Swiss reedist Urs Leimgruber and pianist Jacques Demierre have been part of a heady improvising trio with veteran American expat bassist Barre Phillips
for 15 years—and their partnership has gotten only knottier and bolder with time. The trio’s latest album,
1↦3⊨2:⇔1 (Jazzwerkstatt), is a bracing session of spontaneous composition built around monolithic structures created by Demierre. As an improviser
the pianist can’t shake his investment in new music, dancing around keys with halting stabs that shatter like glass and carving out space like a bulldozer with thunderous left-hand figures.
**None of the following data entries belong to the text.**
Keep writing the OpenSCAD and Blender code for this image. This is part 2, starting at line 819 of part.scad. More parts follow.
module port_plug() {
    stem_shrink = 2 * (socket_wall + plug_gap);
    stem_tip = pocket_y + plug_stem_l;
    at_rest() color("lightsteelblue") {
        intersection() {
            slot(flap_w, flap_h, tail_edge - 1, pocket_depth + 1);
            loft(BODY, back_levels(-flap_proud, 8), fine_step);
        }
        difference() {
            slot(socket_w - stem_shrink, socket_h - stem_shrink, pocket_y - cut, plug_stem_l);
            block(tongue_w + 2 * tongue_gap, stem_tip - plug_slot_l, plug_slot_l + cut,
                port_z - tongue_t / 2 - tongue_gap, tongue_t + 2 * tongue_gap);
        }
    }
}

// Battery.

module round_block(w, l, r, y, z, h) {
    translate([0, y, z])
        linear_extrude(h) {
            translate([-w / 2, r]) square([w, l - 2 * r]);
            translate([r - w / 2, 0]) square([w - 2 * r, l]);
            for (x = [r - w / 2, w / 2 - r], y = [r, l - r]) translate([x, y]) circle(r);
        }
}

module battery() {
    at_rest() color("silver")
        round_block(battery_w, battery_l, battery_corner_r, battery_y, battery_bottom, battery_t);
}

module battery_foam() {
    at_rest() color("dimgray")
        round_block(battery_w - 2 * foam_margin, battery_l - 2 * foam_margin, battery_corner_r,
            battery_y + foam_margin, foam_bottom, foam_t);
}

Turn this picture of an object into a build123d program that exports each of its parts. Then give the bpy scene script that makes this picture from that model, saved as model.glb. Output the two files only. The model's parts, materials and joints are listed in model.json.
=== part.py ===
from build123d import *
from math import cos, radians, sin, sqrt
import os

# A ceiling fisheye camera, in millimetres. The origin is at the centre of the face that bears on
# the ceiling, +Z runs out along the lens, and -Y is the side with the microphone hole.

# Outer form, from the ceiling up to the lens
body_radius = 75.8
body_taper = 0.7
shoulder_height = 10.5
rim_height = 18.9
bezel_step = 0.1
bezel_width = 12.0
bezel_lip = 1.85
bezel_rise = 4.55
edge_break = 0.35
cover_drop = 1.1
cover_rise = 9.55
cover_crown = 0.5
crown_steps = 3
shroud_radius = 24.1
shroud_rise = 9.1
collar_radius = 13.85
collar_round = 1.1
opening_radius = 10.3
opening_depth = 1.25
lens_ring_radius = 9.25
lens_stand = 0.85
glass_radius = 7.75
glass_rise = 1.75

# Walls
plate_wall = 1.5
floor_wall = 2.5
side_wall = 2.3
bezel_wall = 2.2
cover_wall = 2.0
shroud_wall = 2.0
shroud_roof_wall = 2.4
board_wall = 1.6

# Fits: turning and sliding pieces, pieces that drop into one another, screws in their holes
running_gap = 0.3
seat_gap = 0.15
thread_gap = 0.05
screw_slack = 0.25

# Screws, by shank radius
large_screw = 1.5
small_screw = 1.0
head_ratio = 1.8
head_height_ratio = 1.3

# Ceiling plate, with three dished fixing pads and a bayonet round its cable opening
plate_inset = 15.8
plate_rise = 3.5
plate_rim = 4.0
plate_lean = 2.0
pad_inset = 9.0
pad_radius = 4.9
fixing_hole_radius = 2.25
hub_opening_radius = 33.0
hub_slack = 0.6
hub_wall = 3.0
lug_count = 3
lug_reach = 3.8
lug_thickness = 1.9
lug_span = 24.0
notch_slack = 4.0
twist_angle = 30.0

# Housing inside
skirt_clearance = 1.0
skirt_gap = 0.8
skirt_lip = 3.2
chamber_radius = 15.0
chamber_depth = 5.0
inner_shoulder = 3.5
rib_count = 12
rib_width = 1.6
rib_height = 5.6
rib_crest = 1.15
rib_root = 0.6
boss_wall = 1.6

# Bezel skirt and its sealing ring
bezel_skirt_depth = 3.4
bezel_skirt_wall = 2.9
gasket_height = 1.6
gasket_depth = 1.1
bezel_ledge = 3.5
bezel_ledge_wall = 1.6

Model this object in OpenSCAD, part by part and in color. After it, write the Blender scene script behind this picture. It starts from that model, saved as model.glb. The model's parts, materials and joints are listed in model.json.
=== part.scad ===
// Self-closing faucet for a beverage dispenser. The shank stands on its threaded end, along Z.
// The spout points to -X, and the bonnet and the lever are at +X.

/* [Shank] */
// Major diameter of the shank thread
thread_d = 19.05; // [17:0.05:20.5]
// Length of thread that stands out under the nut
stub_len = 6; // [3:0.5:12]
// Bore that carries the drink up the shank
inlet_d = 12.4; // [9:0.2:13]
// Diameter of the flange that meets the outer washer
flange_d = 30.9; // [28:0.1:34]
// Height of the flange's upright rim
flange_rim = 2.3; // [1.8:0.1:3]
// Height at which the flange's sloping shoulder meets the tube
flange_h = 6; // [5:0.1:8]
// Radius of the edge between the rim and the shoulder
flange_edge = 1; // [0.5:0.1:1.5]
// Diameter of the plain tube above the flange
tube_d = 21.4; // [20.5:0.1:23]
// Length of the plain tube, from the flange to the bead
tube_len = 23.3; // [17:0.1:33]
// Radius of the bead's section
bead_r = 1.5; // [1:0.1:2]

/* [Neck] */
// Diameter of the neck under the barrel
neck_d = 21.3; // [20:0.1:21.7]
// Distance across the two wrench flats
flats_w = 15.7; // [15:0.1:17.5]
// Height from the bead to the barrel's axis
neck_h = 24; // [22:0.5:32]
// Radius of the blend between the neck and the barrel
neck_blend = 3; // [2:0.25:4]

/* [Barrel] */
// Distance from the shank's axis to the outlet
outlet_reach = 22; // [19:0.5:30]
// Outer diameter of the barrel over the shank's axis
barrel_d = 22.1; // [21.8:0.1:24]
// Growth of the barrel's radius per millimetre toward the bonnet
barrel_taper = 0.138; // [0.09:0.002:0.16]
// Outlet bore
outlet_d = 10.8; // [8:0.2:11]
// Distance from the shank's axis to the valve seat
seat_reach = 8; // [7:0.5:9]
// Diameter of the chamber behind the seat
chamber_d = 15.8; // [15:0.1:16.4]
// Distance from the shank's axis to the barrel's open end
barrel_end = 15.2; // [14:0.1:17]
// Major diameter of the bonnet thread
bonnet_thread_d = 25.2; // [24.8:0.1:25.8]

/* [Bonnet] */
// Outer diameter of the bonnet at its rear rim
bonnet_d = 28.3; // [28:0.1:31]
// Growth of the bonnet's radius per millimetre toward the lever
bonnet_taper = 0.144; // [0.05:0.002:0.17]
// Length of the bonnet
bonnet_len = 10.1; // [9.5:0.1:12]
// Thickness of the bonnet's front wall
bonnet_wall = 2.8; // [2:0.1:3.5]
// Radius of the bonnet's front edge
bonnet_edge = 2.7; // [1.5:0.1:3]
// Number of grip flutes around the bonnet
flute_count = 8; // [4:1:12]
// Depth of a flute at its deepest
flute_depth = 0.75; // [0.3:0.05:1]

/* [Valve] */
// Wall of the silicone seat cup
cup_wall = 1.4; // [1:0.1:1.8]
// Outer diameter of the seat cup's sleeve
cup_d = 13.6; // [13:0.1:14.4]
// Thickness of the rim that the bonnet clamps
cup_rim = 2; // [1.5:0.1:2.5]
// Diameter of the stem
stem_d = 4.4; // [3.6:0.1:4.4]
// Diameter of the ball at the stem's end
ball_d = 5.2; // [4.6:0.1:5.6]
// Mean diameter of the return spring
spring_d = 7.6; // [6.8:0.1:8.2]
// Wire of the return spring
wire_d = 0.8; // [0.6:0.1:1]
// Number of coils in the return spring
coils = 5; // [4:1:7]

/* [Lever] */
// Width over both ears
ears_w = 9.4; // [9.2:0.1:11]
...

Long one of Europe’s most distinctive saxophonists,
particularly on soprano, Leimgruber generates an astringent tone that cuts like a knife—occasionally a serrated one that features a biting vibrato—while Phillips, who just turned 80, excels as a binding agent, his ominous bowing, violent thwacks, and gnarled plucking providing propulsion for the trio’s extended abstractions. Sadly, health issues are preventing Phillips from making this U.S. tour, so Chicago cellist Fred Lonberg-Holm—who possesses the adventurousness required for such a role—will fill in. A video montage celebrating the bassist’s rich career will screen at Thursday’s concert, and
Friday’s performance will feature the musicians improvising in mixed settings with Chicagoans Josh Berman (cornet) and Jim Baker (ARP synthesizer).